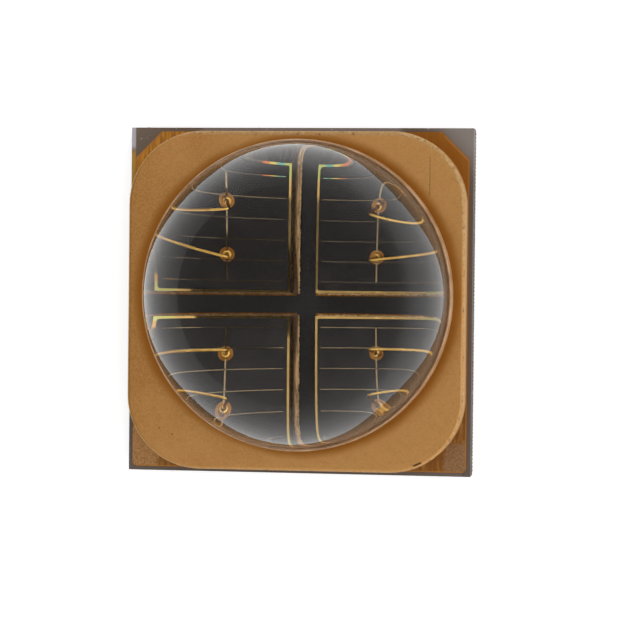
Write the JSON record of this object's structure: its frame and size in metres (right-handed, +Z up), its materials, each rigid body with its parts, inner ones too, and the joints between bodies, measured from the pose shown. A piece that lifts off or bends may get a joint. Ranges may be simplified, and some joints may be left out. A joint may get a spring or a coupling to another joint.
{
  "type": "high-power infrared emitter",
  "caption": "Square ceramic emitter package with a gold-plated frame, a glass dome lens, an array of infrared dies with contact grids and bonded wires, and solder pads beneath.",
  "frame": {"origin": "centre of the underside, on the plane of the solder pads", "axes": "+Z up through the lens, +X to the picture's right, +Y to the picture's top, where the pad corners are chamfered"},
  "size_m": [0.007, 0.007, 0.0045],
  "materials": {
    "ceramic": "matt sintered ceramic with scribed edges",
    "frame_gold": "satin gold plating",
    "circuit_gold": "matt gold plating, darkened by brazing",
    "pad_gold": "matt gold plating",
    "via_metal": "filled metal plug",
    "solder": "reflowed gold tin solder",
    "die_body": "sawn semiconductor with rough walls",
    "border_gold": "smooth evaporated gold",
    "emitter": "near-black semiconductor",
    "grid_gold": "thin evaporated gold",
    "wire_gold": "drawn gold wire",
    "adhesive": "cured amber bond line",
    "lens_glass": "clear polished glass"
  },
  "bodies": {
    "root": {"ceramic_base": "ceramic", "seal_pad": "circuit_gold", "metal_frame": "frame_gold", "lens_bond": "adhesive", "dome_lens": "lens_glass", "thermal_pad": "pad_gold", "anode_pad_top_left": "pad_gold", "cathode_pad_top_left": "pad_gold", "wire_via_top_left": "via_metal", "die_via_top_left": "via_metal", "die_pad_top_left": "circuit_gold", "wire_pad_top_left": "circuit_gold", "die_solder_top_left": "solder", "die_body_top_left": "die_body", "back_metal_top_left": "border_gold", "emitter_mesa_top_left": "emitter", "contact_grid_top_left": "grid_gold", "bond_wire_top_left_upper": "wire_gold", "bond_wire_top_left_lower": "wire_gold", "anode_pad_top_right": "pad_gold", "cathode_pad_top_right": "pad_gold", "wire_via_top_right": "via_metal", "die_via_top_right": "via_metal", "die_pad_top_right": "circuit_gold", "wire_pad_top_right": "circuit_gold", "die_solder_top_right": "solder", "die_body_top_right": "die_body", "back_metal_top_right": "border_gold", "emitter_mesa_top_right": "emitter", "contact_grid_top_right": "grid_gold", "bond_wire_top_right_upper": "wire_gold", "bond_wire_top_right_lower": "wire_gold", "anode_pad_bottom_left": "pad_gold", "cathode_pad_bottom_left": "pad_gold", "wire_via_bottom_left": "via_metal", "die_via_bottom_left": "via_metal", "die_pad_bottom_left": "circuit_gold", "wire_pad_bottom_left": "circuit_gold", "die_solder_bottom_left": "solder", "die_body_bottom_left": "die_body", "back_metal_bottom_left": "border_gold", "emitter_mesa_bottom_left": "emitter", "contact_grid_bottom_left": "grid_gold", "bond_wire_bottom_left_upper": "wire_gold", "bond_wire_bottom_left_lower": "wire_gold", "anode_pad_bottom_right": "pad_gold", "cathode_pad_bottom_right": "pad_gold", "wire_via_bottom_right": "via_metal", "die_via_bottom_right": "via_metal", "die_pad_bottom_right": "circuit_gold", "wire_pad_bottom_right": "circuit_gold", "die_solder_bottom_right": "solder", "die_body_bottom_right": "die_body", "back_metal_bottom_right": "border_gold", "emitter_mesa_bottom_right": "emitter", "contact_grid_bottom_right": "grid_gold", "bond_wire_bottom_right_upper": "wire_gold", "bond_wire_bottom_right_lower": "wire_gold"}
  },
  "joints": []
}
□ □ □ □ □ □ □
Return the whole listing exactly.

**Written solution:**
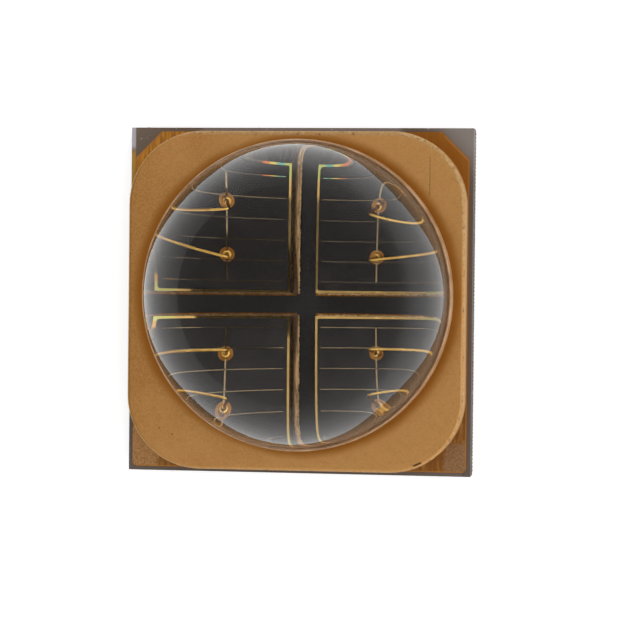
Write the JSON record of this object's structure: its frame and size in metres (right-handed, +Z up), its materials, each rigid body with its parts, inner ones too, and the joints between bodies, measured from the pose shown. A piece that lifts off or bends may get a joint. Ranges may be simplified, and some joints may be left out. A joint may get a spring or a coupling to another joint.
{
  "type": "high-power infrared emitter",
  "caption": "Square ceramic emitter package with a gold-plated frame, a glass dome lens, an array of infrared dies with contact grids and bonded wires, and solder pads beneath.",
  "frame": {"origin": "centre of the underside, on the plane of the solder pads", "axes": "+Z up through the lens, +X to the picture's right, +Y to the picture's top, where the pad corners are chamfered"},
  "size_m": [0.007, 0.007, 0.0045],
  "materials": {
    "ceramic": "matt sintered ceramic with scribed edges",
    "frame_gold": "satin gold plating",
    "circuit_gold": "matt gold plating, darkened by brazing",
    "pad_gold": "matt gold plating",
    "via_metal": "filled metal plug",
    "solder": "reflowed gold tin solder",
    "die_body": "sawn semiconductor with rough walls",
    "border_gold": "smooth evaporated gold",
    "emitter": "near-black semiconductor",
    "grid_gold": "thin evaporated gold",
    "wire_gold": "drawn gold wire",
    "adhesive": "cured amber bond line",
    "lens_glass": "clear polished glass"
  },
  "bodies": {
    "root": {"ceramic_base": "ceramic", "seal_pad": "circuit_gold", "metal_frame": "frame_gold", "lens_bond": "adhesive", "dome_lens": "lens_glass", "thermal_pad": "pad_gold", "anode_pad_top_left": "pad_gold", "cathode_pad_top_left": "pad_gold", "wire_via_top_left": "via_metal", "die_via_top_left": "via_metal", "die_pad_top_left": "circuit_gold", "wire_pad_top_left": "circuit_gold", "die_solder_top_left": "solder", "die_body_top_left": "die_body", "back_metal_top_left": "border_gold", "emitter_mesa_top_left": "emitter", "contact_grid_top_left": "grid_gold", "bond_wire_top_left_upper": "wire_gold", "bond_wire_top_left_lower": "wire_gold", "anode_pad_top_right": "pad_gold", "cathode_pad_top_right": "pad_gold", "wire_via_top_right": "via_metal", "die_via_top_right": "via_metal", "die_pad_top_right": "circuit_gold", "wire_pad_top_right": "circuit_gold", "die_solder_top_right": "solder", "die_body_top_right": "die_body", "back_metal_top_right": "border_gold", "emitter_mesa_top_right": "emitter", "contact_grid_top_right": "grid_gold", "bond_wire_top_right_upper": "wire_gold", "bond_wire_top_right_lower": "wire_gold", "anode_pad_bottom_left": "pad_gold", "cathode_pad_bottom_left": "pad_gold", "wire_via_bottom_left": "via_metal", "die_via_bottom_left": "via_metal", "die_pad_bottom_left": "circuit_gold", "wire_pad_bottom_left": "circuit_gold", "die_solder_bottom_left": "solder", "die_body_bottom_left": "die_body", "back_metal_bottom_left": "border_gold", "emitter_mesa_bottom_left": "emitter", "contact_grid_bottom_left": "grid_gold", "bond_wire_bottom_left_upper": "wire_gold", "bond_wire_bottom_left_lower": "wire_gold", "anode_pad_bottom_right": "pad_gold", "cathode_pad_bottom_right": "pad_gold", "wire_via_bottom_right": "via_metal", "die_via_bottom_right": "via_metal", "die_pad_bottom_right": "circuit_gold", "wire_pad_bottom_right": "circuit_gold", "die_solder_bottom_right": "solder", "die_body_bottom_right": "die_body", "back_metal_bottom_right": "border_gold", "emitter_mesa_bottom_right": "emitter", "contact_grid_bottom_right": "grid_gold", "bond_wire_bottom_right_upper": "wire_gold", "bond_wire_bottom_right_lower": "wire_gold"}
  },
  "joints": []
}